The onus is on liquidators to provide net-losers clear instructions on what is required, collect claims, perform some sort of validation and then present those claims to the court.

Instead you have this nonsense; liquidators admitting they don’t know what the court wants, but also encouraging claims be filed.

Mr Tintinger explained to the Master that the liquidators have taken extensive advice on the format of creditors’ claims in MTI and were advised that it would be prudent for them to approach the High Court for directions on how to advise creditors to frame their claims.

That application is being finalized at the moment.

The liquidators keep on encouraging investors to lodge their claims with the estate.

Given we’re over a year in, I can’t see this as anything less than a complete failure of duty of care to MTI’s victims.

Liquidators do state they plan to “scrutinize” claims as per whatever guidance they receive from the court, but why are these claims being submitted for rejection in the first place?

Talk about shooting yourself in the foot.

Another blow to MTI victims is liquidators finally confirming the status of the 8000 BTC they tracked down last July.

After extensive further investigations, the liquidators concluded that they do not have a legal basis to claim ownership or the value of the relevant bitcoin.

Details? Nah. That’s all you get.

At the time the 8000 BTC announcement was made, liquidators stated they

believe(d) they will be able to track down more of the estimated 29,000 bitcoin that flowed into MTI.

Given there have been no follow up announcements, I’m going to go out on a limb and predict there won’t be any additional recovery.

One positive for MTI victims is the claim that liquidators have not been “remunerated one cent yet”.

Good. Hopefully that stays that way until demonstrably meaningful action is taken.

Another point of interest in the report is Johann Steynberg’s status.

Steynberg’s arrest is a very positive development and the liquidators hope that he is extradited and brought to justice as soon as possible.

The liquidators had a very positive high-level meeting with the investigating and prosecuting authorities last week in Cape Town and have received assurances that international processes are on-going.

So as not to compromise these processes, we cannot say more about the process now, but rest assured that no stone will be left unturned in this regard.

This suggests Steynberg might yet be extradited to South Africa. Personally I was hoping it’d be the US.

It comes down to which country filed the international arrest warrant, which for some reason we still don’t know.

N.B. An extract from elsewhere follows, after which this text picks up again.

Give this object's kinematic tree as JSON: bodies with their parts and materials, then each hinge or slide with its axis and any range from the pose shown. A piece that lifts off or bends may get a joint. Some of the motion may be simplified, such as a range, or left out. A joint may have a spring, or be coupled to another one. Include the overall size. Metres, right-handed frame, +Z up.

You may not know this, but after the FSCA had moved in on MTI during July 2020 and circulated a cautionary notice, Steynberg and his cohorts, fraudulently represented to investors and the FSCA that the Bitcoin of MTI was moved to a new trader platform, known as Trade 300.

Trade 300 was a sham created by Steynberg.

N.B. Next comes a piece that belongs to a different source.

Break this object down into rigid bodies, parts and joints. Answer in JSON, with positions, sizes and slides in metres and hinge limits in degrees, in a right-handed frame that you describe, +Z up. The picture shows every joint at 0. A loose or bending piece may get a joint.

Despite the sham, Ulrich Roux, the attorney for MTI at the time, confirmed in a letter in October 2020 that 16 444 bitcoin were transferred in four tranches over the period from 21 July 2020 to 24 July 2020 to Trade 300.

What was reported by the management of MTI to Attorney Roux (which he then disseminated to the public) was a lie and a fraud on investors and the FSCA.

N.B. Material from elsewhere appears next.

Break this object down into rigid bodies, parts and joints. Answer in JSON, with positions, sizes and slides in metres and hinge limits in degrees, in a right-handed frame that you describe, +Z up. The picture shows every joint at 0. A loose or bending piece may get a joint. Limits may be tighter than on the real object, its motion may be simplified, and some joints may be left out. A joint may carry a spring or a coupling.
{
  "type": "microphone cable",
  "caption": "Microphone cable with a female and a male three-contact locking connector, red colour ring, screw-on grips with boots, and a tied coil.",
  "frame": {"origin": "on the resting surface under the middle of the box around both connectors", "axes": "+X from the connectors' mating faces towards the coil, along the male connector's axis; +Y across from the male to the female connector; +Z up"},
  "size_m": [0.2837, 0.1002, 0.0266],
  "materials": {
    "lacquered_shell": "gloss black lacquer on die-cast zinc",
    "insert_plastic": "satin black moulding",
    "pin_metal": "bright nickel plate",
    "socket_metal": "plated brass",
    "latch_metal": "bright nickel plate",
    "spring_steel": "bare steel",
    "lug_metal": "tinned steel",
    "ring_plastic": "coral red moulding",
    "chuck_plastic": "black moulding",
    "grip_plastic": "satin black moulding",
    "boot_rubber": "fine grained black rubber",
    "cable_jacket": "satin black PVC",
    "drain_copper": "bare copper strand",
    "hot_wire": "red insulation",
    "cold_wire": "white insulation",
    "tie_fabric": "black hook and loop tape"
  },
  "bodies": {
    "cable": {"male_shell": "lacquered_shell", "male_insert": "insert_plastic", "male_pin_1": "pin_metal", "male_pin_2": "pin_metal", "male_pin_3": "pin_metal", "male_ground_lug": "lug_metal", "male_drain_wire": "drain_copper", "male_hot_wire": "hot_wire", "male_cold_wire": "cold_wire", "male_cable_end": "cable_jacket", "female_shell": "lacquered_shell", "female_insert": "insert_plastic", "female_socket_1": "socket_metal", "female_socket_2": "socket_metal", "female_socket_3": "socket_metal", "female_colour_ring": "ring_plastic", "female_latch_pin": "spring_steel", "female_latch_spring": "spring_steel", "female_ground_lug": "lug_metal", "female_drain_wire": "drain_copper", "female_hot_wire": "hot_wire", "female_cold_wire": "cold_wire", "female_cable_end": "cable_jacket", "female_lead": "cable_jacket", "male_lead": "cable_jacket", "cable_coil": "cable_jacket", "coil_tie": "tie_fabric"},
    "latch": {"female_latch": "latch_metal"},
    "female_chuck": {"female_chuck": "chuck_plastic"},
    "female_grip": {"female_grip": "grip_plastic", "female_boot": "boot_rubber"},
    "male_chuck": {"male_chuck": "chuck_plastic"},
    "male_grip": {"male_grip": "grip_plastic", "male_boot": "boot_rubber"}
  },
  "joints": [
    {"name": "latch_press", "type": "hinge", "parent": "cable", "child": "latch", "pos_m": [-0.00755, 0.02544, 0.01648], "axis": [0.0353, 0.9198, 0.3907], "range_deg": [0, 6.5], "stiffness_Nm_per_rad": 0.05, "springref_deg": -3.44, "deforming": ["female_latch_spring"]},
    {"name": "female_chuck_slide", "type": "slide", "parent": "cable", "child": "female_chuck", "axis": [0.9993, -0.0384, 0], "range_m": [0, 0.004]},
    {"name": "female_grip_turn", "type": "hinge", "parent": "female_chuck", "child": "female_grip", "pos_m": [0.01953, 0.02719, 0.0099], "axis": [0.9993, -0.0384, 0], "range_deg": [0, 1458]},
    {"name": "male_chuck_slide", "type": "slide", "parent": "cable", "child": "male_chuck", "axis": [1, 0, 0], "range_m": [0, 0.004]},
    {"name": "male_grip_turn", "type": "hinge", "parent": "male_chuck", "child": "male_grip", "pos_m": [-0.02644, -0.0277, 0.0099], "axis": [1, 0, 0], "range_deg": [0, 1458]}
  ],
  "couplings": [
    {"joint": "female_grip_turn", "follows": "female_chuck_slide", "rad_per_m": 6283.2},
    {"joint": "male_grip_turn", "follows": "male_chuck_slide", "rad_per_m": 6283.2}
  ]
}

Was Steynberg acting alone?

His focus was on the bot simulation pretending trades every day. In addition, he attended to the bitcoin movements.

Cheri Marks and Clynton Marks and close family (all previously involved in spectacularly failed schemes, including BTC Global) ran the MTI machine and proclaimed, as a fact, the daily positive trades and actively discouraged members of the scheme from heeding the sound and transparent advice and cautions offered by the regulator, the FSCA and various other very public critics.

Clynton Marks shared profits with Steynberg weekly.

Losers should not be fooled into the idea that it is simply a scheme that collapsed due to bad trading. It never was.

It was a scheme ran by top tier investors and promoters to milk bitcoin from later investors and the lower tiers daily

Here’s hoping prosecutors do their job and finally go after the Marks family. They are quite obviously the ones who ran the show and primarily profited.

Since Mirror Trading International’s December 2020 collapse, the Marks family have remained at large in South Africa.

Speaking of the Marks, Clynton Marks’ ridiculous assertion that MTI didn’t collapse is thankfully addressed.

Our forensic team has established, with information presently at their disposal, that the difference between bitcoin deposited and withdrawn, was at least 10800 bitcoin.

MTI, according to its own records, represented to investors that it still had 18 700 bitcoin in its wallets as at 17 October 2020.

According to MTI’s records, the number of bitcoin which was supposed to be in MTI in December 2020, when it imploded, was approximately 22 000. The liquidators have only been able to recover 1282 bitcoin to date.

This was not due to the making of Steynberg and his cohorts, but simply due to the fortuitousness of FX Choice blocking the wallet in which these coins were held.

All other bitcoin were either stolen, or paid to investors who withdrew bitcoin at an earlier stage.

Stolen by Steynberg, the Marks family and other net-winners.

All the participants who abused the compensation provisions of MTI, are quasi-accomplices and will be exposed.

Losers have the right to know who benefitted unlawfully from the scheme, at their expenses.

As the legal process against the individuals develop, particulars will be made available to the creditors of MTI.

Looking forward, the High Court has yet to determine whether MTI was an “unlawful scheme”.

For their part, the liquidators feel confident.

MTI was a massive fraudulent scam and this will remain the position, irrespective of whether the High Court is prepared to grant the declaratory order.

It does not automatically follow that, if the High Court were not prepared to declare the scheme unlawful at this stage, MTI is then considered to be a lawful scheme.

It will simply have the effect that the liquidators will have to prove the unlawfulness each time that they rely on that fact in a recovery process.

Here’s hoping that doesn’t happen.

The High Court is scheduled to hold a hearing on MTI’s legal status on March 2nd.